— begin Recorded information —
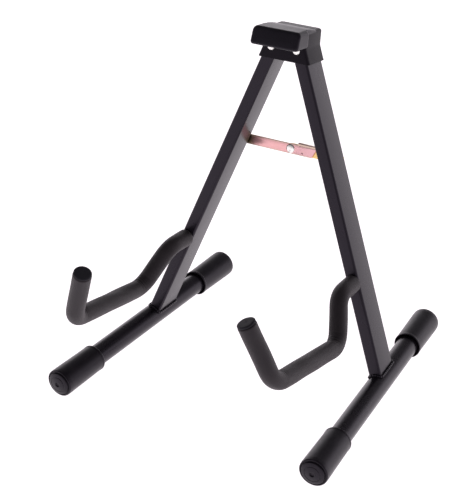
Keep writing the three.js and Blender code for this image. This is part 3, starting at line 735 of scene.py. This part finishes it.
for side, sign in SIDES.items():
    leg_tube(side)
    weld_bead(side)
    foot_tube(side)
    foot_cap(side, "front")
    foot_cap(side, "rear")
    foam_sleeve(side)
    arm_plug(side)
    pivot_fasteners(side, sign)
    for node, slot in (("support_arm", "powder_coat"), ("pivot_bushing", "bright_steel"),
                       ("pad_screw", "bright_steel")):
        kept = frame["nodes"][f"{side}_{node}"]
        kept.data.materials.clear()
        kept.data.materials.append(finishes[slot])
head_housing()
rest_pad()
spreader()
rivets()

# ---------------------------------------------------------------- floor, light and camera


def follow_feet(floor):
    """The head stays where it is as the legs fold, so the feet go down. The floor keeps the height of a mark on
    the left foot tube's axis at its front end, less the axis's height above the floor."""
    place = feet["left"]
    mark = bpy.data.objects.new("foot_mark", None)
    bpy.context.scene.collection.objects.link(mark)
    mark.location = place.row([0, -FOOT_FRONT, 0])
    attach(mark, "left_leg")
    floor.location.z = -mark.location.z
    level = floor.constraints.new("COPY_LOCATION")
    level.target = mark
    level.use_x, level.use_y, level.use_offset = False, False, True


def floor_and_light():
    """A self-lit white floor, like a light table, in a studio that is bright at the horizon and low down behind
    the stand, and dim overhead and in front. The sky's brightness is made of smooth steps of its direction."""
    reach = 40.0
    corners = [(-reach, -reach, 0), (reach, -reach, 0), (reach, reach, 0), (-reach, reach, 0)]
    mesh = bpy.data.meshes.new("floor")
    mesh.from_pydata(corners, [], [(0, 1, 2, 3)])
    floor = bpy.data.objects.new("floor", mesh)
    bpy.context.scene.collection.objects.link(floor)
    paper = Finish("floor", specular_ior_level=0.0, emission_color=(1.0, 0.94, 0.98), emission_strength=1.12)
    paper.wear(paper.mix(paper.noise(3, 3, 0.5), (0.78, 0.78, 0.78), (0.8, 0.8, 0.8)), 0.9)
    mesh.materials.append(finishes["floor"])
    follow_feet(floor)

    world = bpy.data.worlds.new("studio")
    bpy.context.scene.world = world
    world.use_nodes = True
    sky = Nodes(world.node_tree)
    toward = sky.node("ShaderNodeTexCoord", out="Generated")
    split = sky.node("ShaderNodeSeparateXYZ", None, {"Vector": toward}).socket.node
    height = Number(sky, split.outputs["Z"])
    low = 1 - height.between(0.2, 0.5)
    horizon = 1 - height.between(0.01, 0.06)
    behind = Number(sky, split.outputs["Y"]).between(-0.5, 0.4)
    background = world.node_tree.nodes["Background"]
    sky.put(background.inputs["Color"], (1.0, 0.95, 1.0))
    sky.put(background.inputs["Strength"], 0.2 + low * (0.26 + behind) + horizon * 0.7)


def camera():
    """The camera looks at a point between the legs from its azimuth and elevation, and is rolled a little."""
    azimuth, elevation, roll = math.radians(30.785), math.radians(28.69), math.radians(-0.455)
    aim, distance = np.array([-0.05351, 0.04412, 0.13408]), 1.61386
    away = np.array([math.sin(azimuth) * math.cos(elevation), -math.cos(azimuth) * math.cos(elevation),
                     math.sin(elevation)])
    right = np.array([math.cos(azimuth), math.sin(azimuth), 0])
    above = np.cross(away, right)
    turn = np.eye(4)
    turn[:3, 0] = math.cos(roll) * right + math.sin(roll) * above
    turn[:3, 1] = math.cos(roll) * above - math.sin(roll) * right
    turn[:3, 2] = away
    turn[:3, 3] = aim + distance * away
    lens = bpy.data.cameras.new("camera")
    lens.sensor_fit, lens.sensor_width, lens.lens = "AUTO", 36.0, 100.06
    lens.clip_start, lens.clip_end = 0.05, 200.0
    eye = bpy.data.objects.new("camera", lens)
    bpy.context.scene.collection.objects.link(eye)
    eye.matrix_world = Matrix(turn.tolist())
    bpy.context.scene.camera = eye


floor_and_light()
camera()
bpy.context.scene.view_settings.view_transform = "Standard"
— end Recorded information —
Reproduce the full listing exactly.

[Exercise output]
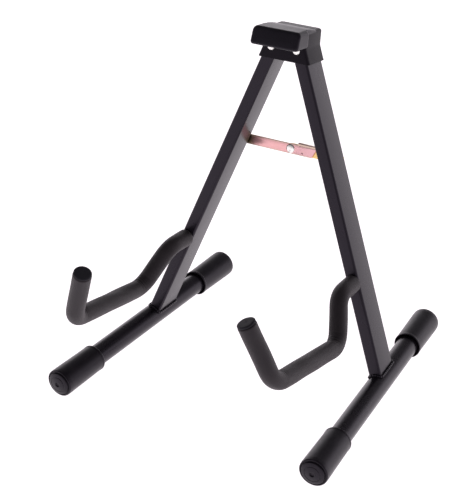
Keep writing the three.js and Blender code for this image. This is part 3, starting at line 735 of scene.py. This part finishes it.
for side, sign in SIDES.items():
    leg_tube(side)
    weld_bead(side)
    foot_tube(side)
    foot_cap(side, "front")
    foot_cap(side, "rear")
    foam_sleeve(side)
    arm_plug(side)
    pivot_fasteners(side, sign)
    for node, slot in (("support_arm", "powder_coat"), ("pivot_bushing", "bright_steel"),
                       ("pad_screw", "bright_steel")):
        kept = frame["nodes"][f"{side}_{node}"]
        kept.data.materials.clear()
        kept.data.materials.append(finishes[slot])
head_housing()
rest_pad()
spreader()
rivets()

# ---------------------------------------------------------------- floor, light and camera


def follow_feet(floor):
    """The head stays where it is as the legs fold, so the feet go down. The floor keeps the height of a mark on
    the left foot tube's axis at its front end, less the axis's height above the floor."""
    place = feet["left"]
    mark = bpy.data.objects.new("foot_mark", None)
    bpy.context.scene.collection.objects.link(mark)
    mark.location = place.row([0, -FOOT_FRONT, 0])
    attach(mark, "left_leg")
    floor.location.z = -mark.location.z
    level = floor.constraints.new("COPY_LOCATION")
    level.target = mark
    level.use_x, level.use_y, level.use_offset = False, False, True


def floor_and_light():
    """A self-lit white floor, like a light table, in a studio that is bright at the horizon and low down behind
    the stand, and dim overhead and in front. The sky's brightness is made of smooth steps of its direction."""
    reach = 40.0
    corners = [(-reach, -reach, 0), (reach, -reach, 0), (reach, reach, 0), (-reach, reach, 0)]
    mesh = bpy.data.meshes.new("floor")
    mesh.from_pydata(corners, [], [(0, 1, 2, 3)])
    floor = bpy.data.objects.new("floor", mesh)
    bpy.context.scene.collection.objects.link(floor)
    paper = Finish("floor", specular_ior_level=0.0, emission_color=(1.0, 0.94, 0.98), emission_strength=1.12)
    paper.wear(paper.mix(paper.noise(3, 3, 0.5), (0.78, 0.78, 0.78), (0.8, 0.8, 0.8)), 0.9)
    mesh.materials.append(finishes["floor"])
    follow_feet(floor)

    world = bpy.data.worlds.new("studio")
    bpy.context.scene.world = world
    world.use_nodes = True
    sky = Nodes(world.node_tree)
    toward = sky.node("ShaderNodeTexCoord", out="Generated")
    split = sky.node("ShaderNodeSeparateXYZ", None, {"Vector": toward}).socket.node
    height = Number(sky, split.outputs["Z"])
    low = 1 - height.between(0.2, 0.5)
    horizon = 1 - height.between(0.01, 0.06)
    behind = Number(sky, split.outputs["Y"]).between(-0.5, 0.4)
    background = world.node_tree.nodes["Background"]
    sky.put(background.inputs["Color"], (1.0, 0.95, 1.0))
    sky.put(background.inputs["Strength"], 0.2 + low * (0.26 + behind) + horizon * 0.7)


def camera():
    """The camera looks at a point between the legs from its azimuth and elevation, and is rolled a little."""
    azimuth, elevation, roll = math.radians(30.785), math.radians(28.69), math.radians(-0.455)
    aim, distance = np.array([-0.05351, 0.04412, 0.13408]), 1.61386
    away = np.array([math.sin(azimuth) * math.cos(elevation), -math.cos(azimuth) * math.cos(elevation),
                     math.sin(elevation)])
    right = np.array([math.cos(azimuth), math.sin(azimuth), 0])
    above = np.cross(away, right)
    turn = np.eye(4)
    turn[:3, 0] = math.cos(roll) * right + math.sin(roll) * above
    turn[:3, 1] = math.cos(roll) * above - math.sin(roll) * right
    turn[:3, 2] = away
    turn[:3, 3] = aim + distance * away
    lens = bpy.data.cameras.new("camera")
    lens.sensor_fit, lens.sensor_width, lens.lens = "AUTO", 36.0, 100.06
    lens.clip_start, lens.clip_end = 0.05, 200.0
    eye = bpy.data.objects.new("camera", lens)
    bpy.context.scene.collection.objects.link(eye)
    eye.matrix_world = Matrix(turn.tolist())
    bpy.context.scene.camera = eye


floor_and_light()
camera()
bpy.context.scene.view_settings.view_transform = "Standard"